Exercise task: Begin with the first line of the listing and quote every line through the one containing "AREA_SLACK = 1e-3"; give only those lines.

Material for this exercise:

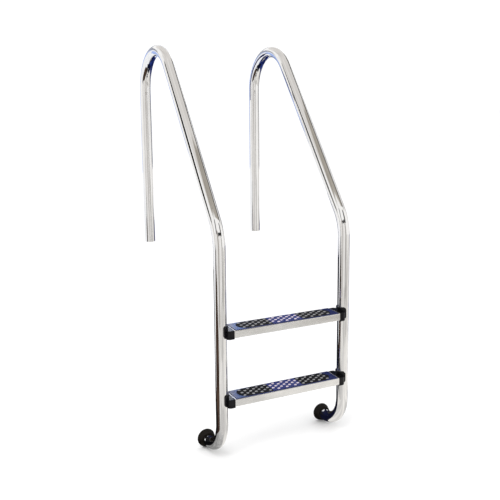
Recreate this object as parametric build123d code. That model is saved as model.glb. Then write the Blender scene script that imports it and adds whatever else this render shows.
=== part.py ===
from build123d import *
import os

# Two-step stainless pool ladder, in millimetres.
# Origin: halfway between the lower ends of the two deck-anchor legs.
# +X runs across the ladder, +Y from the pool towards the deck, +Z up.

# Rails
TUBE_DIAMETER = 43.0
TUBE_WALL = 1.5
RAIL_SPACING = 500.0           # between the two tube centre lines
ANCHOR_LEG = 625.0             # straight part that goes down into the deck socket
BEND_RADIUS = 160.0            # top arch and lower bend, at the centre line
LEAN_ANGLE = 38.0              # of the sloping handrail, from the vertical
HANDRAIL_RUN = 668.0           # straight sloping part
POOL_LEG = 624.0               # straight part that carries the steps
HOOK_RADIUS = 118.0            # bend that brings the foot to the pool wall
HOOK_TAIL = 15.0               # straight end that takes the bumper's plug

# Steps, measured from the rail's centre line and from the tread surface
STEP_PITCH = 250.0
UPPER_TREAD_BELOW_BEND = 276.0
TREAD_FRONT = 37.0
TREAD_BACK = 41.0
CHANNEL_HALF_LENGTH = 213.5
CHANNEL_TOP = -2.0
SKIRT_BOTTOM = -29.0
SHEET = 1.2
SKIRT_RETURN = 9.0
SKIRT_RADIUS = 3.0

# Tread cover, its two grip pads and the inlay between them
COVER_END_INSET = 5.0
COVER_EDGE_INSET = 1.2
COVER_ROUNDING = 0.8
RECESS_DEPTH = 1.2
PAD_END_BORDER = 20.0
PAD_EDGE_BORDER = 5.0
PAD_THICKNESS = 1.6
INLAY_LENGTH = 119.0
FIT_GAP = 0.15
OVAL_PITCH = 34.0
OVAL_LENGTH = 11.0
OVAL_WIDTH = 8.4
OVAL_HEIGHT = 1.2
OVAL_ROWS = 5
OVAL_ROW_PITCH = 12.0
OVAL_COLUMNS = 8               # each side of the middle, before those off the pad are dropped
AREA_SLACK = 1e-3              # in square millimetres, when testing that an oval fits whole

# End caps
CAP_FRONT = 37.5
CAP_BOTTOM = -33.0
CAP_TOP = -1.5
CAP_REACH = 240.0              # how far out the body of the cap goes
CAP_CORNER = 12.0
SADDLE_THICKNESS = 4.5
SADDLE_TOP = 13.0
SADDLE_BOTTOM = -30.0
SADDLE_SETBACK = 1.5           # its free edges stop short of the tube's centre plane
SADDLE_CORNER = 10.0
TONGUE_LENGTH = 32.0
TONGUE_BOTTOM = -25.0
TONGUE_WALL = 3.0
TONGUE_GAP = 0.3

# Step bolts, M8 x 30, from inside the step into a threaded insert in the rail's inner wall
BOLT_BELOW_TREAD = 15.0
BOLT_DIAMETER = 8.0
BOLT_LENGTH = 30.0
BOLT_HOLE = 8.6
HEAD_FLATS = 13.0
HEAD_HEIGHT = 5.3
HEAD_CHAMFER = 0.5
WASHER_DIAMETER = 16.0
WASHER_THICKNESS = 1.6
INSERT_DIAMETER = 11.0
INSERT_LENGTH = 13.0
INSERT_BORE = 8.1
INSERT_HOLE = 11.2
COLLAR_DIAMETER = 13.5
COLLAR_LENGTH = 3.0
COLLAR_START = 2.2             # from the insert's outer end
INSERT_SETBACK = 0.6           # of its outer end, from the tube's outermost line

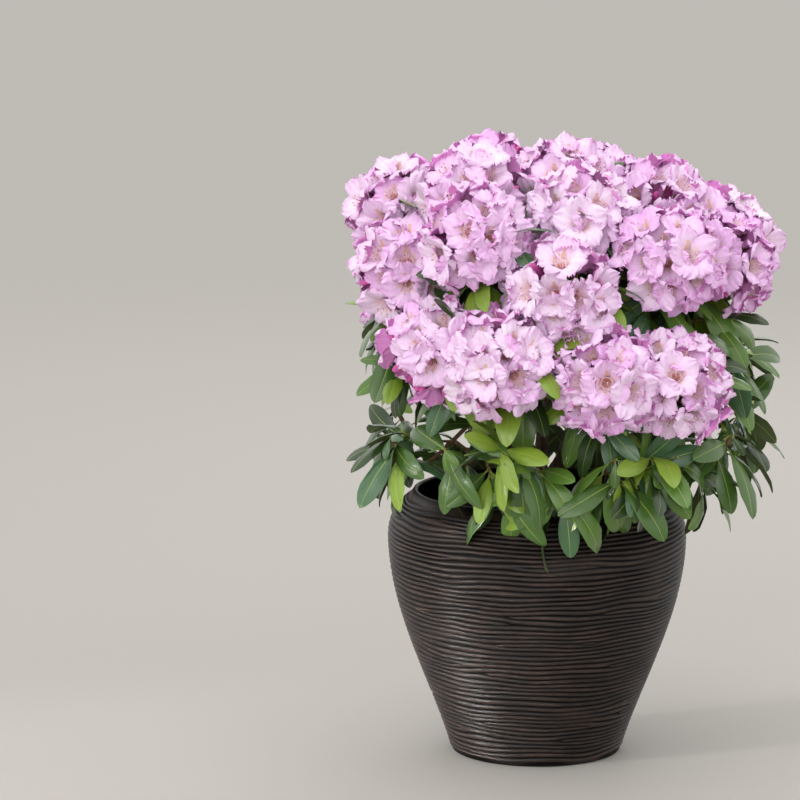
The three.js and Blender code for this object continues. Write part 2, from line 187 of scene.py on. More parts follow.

Solution to the exercise:
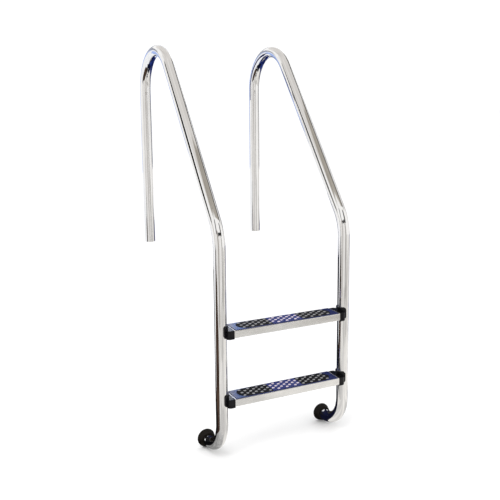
Recreate this object as parametric build123d code. That model is saved as model.glb. Then write the Blender scene script that imports it and adds whatever else this render shows.
=== part.py ===
from build123d import *
import os

# Two-step stainless pool ladder, in millimetres.
# Origin: halfway between the lower ends of the two deck-anchor legs.
# +X runs across the ladder, +Y from the pool towards the deck, +Z up.

# Rails
TUBE_DIAMETER = 43.0
TUBE_WALL = 1.5
RAIL_SPACING = 500.0           # between the two tube centre lines
ANCHOR_LEG = 625.0             # straight part that goes down into the deck socket
BEND_RADIUS = 160.0            # top arch and lower bend, at the centre line
LEAN_ANGLE = 38.0              # of the sloping handrail, from the vertical
HANDRAIL_RUN = 668.0           # straight sloping part
POOL_LEG = 624.0               # straight part that carries the steps
HOOK_RADIUS = 118.0            # bend that brings the foot to the pool wall
HOOK_TAIL = 15.0               # straight end that takes the bumper's plug

# Steps, measured from the rail's centre line and from the tread surface
STEP_PITCH = 250.0
UPPER_TREAD_BELOW_BEND = 276.0
TREAD_FRONT = 37.0
TREAD_BACK = 41.0
CHANNEL_HALF_LENGTH = 213.5
CHANNEL_TOP = -2.0
SKIRT_BOTTOM = -29.0
SHEET = 1.2
SKIRT_RETURN = 9.0
SKIRT_RADIUS = 3.0

# Tread cover, its two grip pads and the inlay between them
COVER_END_INSET = 5.0
COVER_EDGE_INSET = 1.2
COVER_ROUNDING = 0.8
RECESS_DEPTH = 1.2
PAD_END_BORDER = 20.0
PAD_EDGE_BORDER = 5.0
PAD_THICKNESS = 1.6
INLAY_LENGTH = 119.0
FIT_GAP = 0.15
OVAL_PITCH = 34.0
OVAL_LENGTH = 11.0
OVAL_WIDTH = 8.4
OVAL_HEIGHT = 1.2
OVAL_ROWS = 5
OVAL_ROW_PITCH = 12.0
OVAL_COLUMNS = 8               # each side of the middle, before those off the pad are dropped
AREA_SLACK = 1e-3              # in square millimetres, when testing that an oval fits whole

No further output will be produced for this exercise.